Town staff also had concerns about the proposal. Shellfish Constable Renee Gagne expressed concern in a letter to the commission that should the structure fail, the cobble could disperse into nearby resource areas and interfere with the natural movement of sediment. Coastal Resource Director Ted Keon said he was concerned about the survivability of the proposal given the beating area can take during northeast storms.

“This portion of Chatham Harbor is dynamic with relatively high energy during storm events, and it may be difficult to establish a viable and sustainable high marsh buffer along this coastal bank,” he wrote in a letter to the commission. Strict monitoring and maintenance will be necessary if the proposal is approved, he said, and he recommended that should the project fail or be deemed unsuccessful that it be completely removed.

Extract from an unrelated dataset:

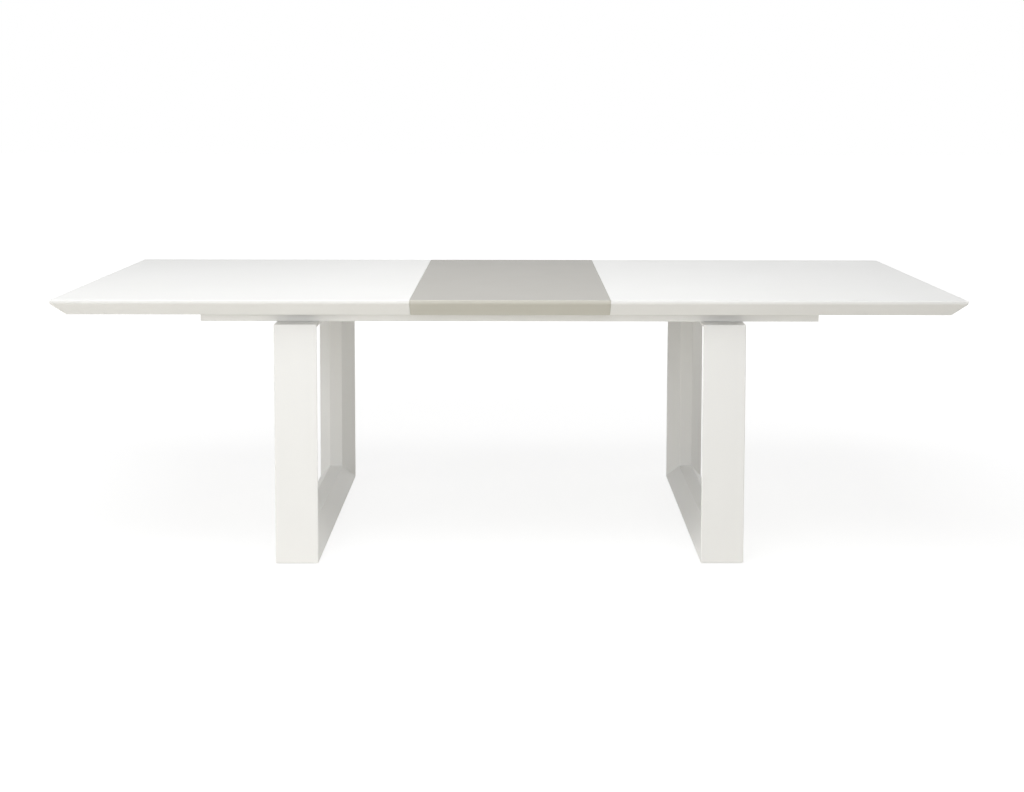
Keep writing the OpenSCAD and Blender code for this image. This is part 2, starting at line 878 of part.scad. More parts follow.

Regular monitoring and replenishment of sand is part of the proposal, said Turano-Flores. Duncanson said the structure will be inspected after coastal storms. The commission is likely to impose a condition along the lines of what Keon suggested, said Tompsett.

Seth Wilkinson of Wilkinson Ecological Design, which developed the proposal, said it provides two layers of erosion protection for the bank, with the marsh stabilizing the beach elevation and the fiber rolls protecting the upper bank against higher tides and storms. He noted that there is marsh just north of the McGonigle property, and there was degraded salt marsh there when they purchased the property in 2001.

The goal of the project is really to create a layer of peat that can anchor the beach, Wilkinson said. In nature, that can take years, even decades; by using the cobble to anchor a mix of compost, coir fiber and sand, planted with beach grass, salt marsh hay, seaside goldenrod, spike grass and switch grass, they hope to speed up the process.

“It's sort of a placeholder to play that key role that the dead plant roots have in normal peat before you have had the plants growing long enough for the roots to die,” he explained. Similar projects have been done elsewhere, including in Stage Harbor, but the difference here is the cobble stones.

“I can't stand here and say 100 percent this is going to be successful, but I do think unquestionably we'll improve the site, we'll learn about the site, and we may have to come back in” and make adjustments, Wilkinson said. “Because it's not your typical project.” He assured the commission that the project will be closely monitored.

“Creating a salt marsh where one didn't exist before is probably more difficult than a restoration project, so I think it requires extra monitoring and vigilance to make sure that everything is done to help it survive,” he said.

The commission has drafted an order of conditions and a final vote on the project was on the agenda for this Wednesday's meeting, but Tompsett said that may be moved to the commission's next meeting on June 6.